Seus estudos concentram-se nas áreas de finanças internacionais e macroeconomia, com artigos publicados nos principais periódicos de prestígio. É autora de numerosos artigos sobre taxas de câmbio, comércio e investimento, crises financeiras internacionais, política monetária, dívida e crises de mercados emergentes.
Atualmente, é coeditora do Handbook of International Economics e foi coeditora da American Economic Review e editora-chefe da Review of Economic Studies. Serviu também como codiretora do programa de Finanças Internacionais e Macroeconomia do National Bureau of Economic Research (NBER), foi pesquisadora visitante do Banco da Reserva Federal de Boston e membro do painel de assessoria econômica do Banco da Reserva Federal de Nova York. De 2016 a 2018, foi Assessora Econômica do Ministro-Chefe de Kerala, na Índia.

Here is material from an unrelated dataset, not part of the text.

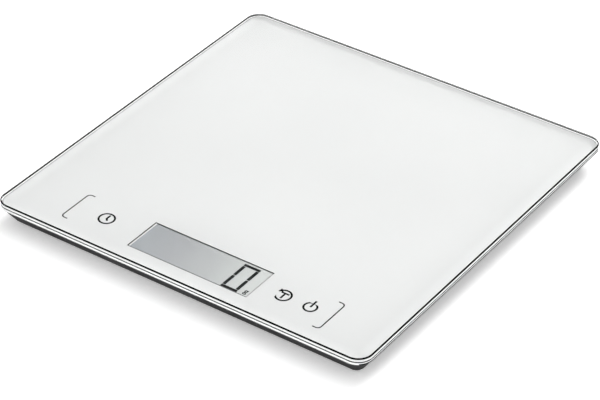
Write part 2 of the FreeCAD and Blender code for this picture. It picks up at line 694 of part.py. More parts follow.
def contact_tail(side):
    """Where a battery contact's tail leaves the box, across, as an expression."""
    return f"{side} * (Sizes.CoinX + Sizes.CoinRadius + Sizes.ContactThickness / 2)"


def add_button_hole(body):
    sketch = new_sketch(body, "button_hole", FLOOR_TOP)
    draw_circle(sketch, "Sizes.ButtonRadius + Sizes.ButtonClearance",
                "Sizes.ButtonX", "Sizes.DisplayY")
    pocket(body, sketch, "Sizes.FloorThickness")


def make_housing():
    body = new_body("housing")
    add_shell(body)
    add_foot_holes(body)
    add_bosses(body)
    add_ribs(body)
    add_cable_clips(body)
    add_buzzer_seat(body)
    add_battery_box(body)
    add_button_hole(body)


# ---------------------------------------------------------------- feet and load cells

def make_foot(corner, across, along):
    """A turned foot: seat for the pad, stem, flange and post."""
    body = new_body(f"foot_{corner}", at=(f"{across} * Sizes.FootX", f"{along} * Sizes.FootY"))
    profile = new_sketch(body, f"foot_profile_{corner}", plane="XZ_Plane")
    seat = "Sizes.FootPadHeight"
    under = "Sizes.FootPadHeight - Sizes.FootPadSeat"
    flange = f"({FLOOR_TOP} + Sizes.FootClearance)"
    shoulder = f"({flange} + Sizes.FootFlangeThickness)"
    pad_radius = "Sizes.FootPadRadius + Sizes.FootPadGap"
    draw_polygon(profile, [
        ("0", seat),
        (pad_radius, seat),
        (pad_radius, under),
        ("Sizes.FootRadius", under),
        ("Sizes.FootRadius", flange),
        ("Sizes.FootRadius + Sizes.FootFlange", flange),
        ("Sizes.FootRadius + Sizes.FootFlange", shoulder),
        ("Sizes.FootPostRadius", shoulder),
        ("Sizes.FootPostRadius", "Sizes.CellHeight"),
        ("0", "Sizes.CellHeight"),
    ])
    revolve(body, profile)


def make_foot_pad(corner, across, along):
    body = new_body(f"foot_pad_{corner}", at=(f"{across} * Sizes.FootX", f"{along} * Sizes.FootY"))
    outline = new_sketch(body, f"pad_outline_{corner}")
    draw_circle(outline, "Sizes.FootPadRadius")
    disc = pad(body, outline, "Sizes.FootPadHeight")
    doc.recompute()
    dress_edges(body, "Fillet", disc, edges_at_height(disc, 0, 0), "Radius", "Sizes.FootPadRound")


def make_load_cell(corner, across, along):
    """A steel plate with a slot that frees a tongue, whose root is towards the scale's middle."""
    body = new_body(
        f"load_cell_{corner}",
        at=(f"{across} * Sizes.FootX", f"{along} * Sizes.FootY"),
        turn=180 if across > 0 else 0,
    )
    outline = new_sketch(body, f"cell_outline_{corner}", "Sizes.CellHeight")
    draw_rounded_square(outline, "Sizes.CellSide", "Sizes.CellFrame / 2")
    pad(body, outline, "Sizes.CellThickness")
    slot = new_sketch(body, f"cell_slot_{corner}", CELL_TOP)
    reach = "(Sizes.CellSide / 2 - Sizes.CellFrame)"
    root = f"({reach} - Sizes.CellFrame / 2)"
    half_tongue = "(Sizes.TongueWidth / 2)"
    draw_polygon(slot, [
        (root, reach),
        (f"-{reach}", reach),
        (f"-{reach}", f"-{reach}"),
        (root, f"-{reach}"),
        (root, f"-{half_tongue}"),
        (f"Sizes.CellSlot - {reach}", f"-{half_tongue}"),
        (f"Sizes.CellSlot - {reach}", half_tongue),
        (root, half_tongue),
    ])
    pocket(body, slot, "Sizes.CellThickness")


def make_strain_gauges():
    pieces = []
    for corner, across, along in CORNERS:
        root = "(Sizes.FootX - Sizes.CellSide / 2 + 2 * Sizes.CellFrame)"
        pieces.append(centred_box(
            f"gauge_{corner}", "Sizes.GaugeLength", "Sizes.GaugeWidth", "Sizes.GaugeThickness",
            f"{across} * {root}", f"{along} * Sizes.FootY", CELL_TOP))
    sub_part(group("strain_gauges", pieces))


def make_cell_holder(corner, across, along):
    """A plastic frame that carries a load cell and is screwed to two bosses."""
    body = new_body(
        f"cell_holder_{corner}",
        at=(f"{across} * Sizes.FootX", f"{along} * Sizes.FootY"),
    )
    block = new_sketch(body, f"holder_block_{corner}", FLOOR_TOP)
    draw_rounded_square(block, "Sizes.HolderSide", "Sizes.CellFrame / 2")
    pad(body, block, f"{CELL_TOP} - {FLOOR_TOP}")
    ears = new_sketch(body, f"holder_ears_{corner}", "Sizes.CellHeight")
    for side in (-1, 1):
        draw_rectangle(ears, "2 * Sizes.EarRadius",
                       "Sizes.EarReach + Sizes.EarRadius - Sizes.HolderSide / 2 + Sizes.EarRoot",
                       along=f"{side} * (Sizes.EarReach + Sizes.EarRadius"
                             f" + Sizes.HolderSide / 2 - Sizes.EarRoot) / 2")
    pad(body, ears, "Sizes.EarThickness")
    screw_holes = new_sketch(body, f"holder_holes_{corner}", CELL_TOP)
    for side in (-1, 1):
        draw_circle(screw_holes, "Sizes.ScrewRadius", along=f"{side} * Sizes.EarReach")
    pocket(body, screw_holes, "Sizes.CellThickness")
    bed = new_sketch(body, f"cell_bed_{corner}", CELL_TOP)
    draw_rounded_square(bed, "Sizes.CellSide + 2 * Sizes.HolderGap", "Sizes.CellFrame / 2")
    pocket(body, bed, "Sizes.CellThickness")
    bore = new_sketch(body, f"holder_bore_{corner}", CELL_TOP)
    draw_circle(bore, "Sizes.HolderBore")
    pocket(body, bore, f"{CELL_TOP} - {FLOOR_TOP}")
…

Serviu também como membro do Grupo Assessor de Pessoas Eminentes sobre assuntos do G-20 para o Ministro das Finanças da Índia.
Gopinath foi eleita membro da Academia Americana de Artes e Ciências e da Sociedade de Econometria, e recebeu o prêmio “Distinguished Alumnus Award” da Universidade de Washington. Em 2019, figurou na relação de maiores pensadores globais compilada pela revista Foreign Policy; em 2014, foi incluída pelo FMI na lista dos 25 economistas mais promissores com menos de 45 anos e, em 2011, foi apontada Jovem Líder Mundial pelo Fórum Econômico Mundial. Foi agraciada pelo governo da Índia com o Pravasi Bharatiya Samman, a mais alta honraria outorgada a cidadãos indianos no exterior. Antes de se integrar ao corpo docente da Universidade de Harvard em 2005, foi professora adjunta de Economia da Booth School of Business da Universidade de Chicago.
Gita Gopinath nasceu na Índia. É cidadã norte-americana e cidadã ultramarina da Índia. Doutorou-se em Economia pela Universidade de Princeton em 2001, tendo concluído o ensino universitário básico no Lady Shri Ram College e obtido mestrados pela Faculdade de Economia de Délhi e pela Universidade de Washington.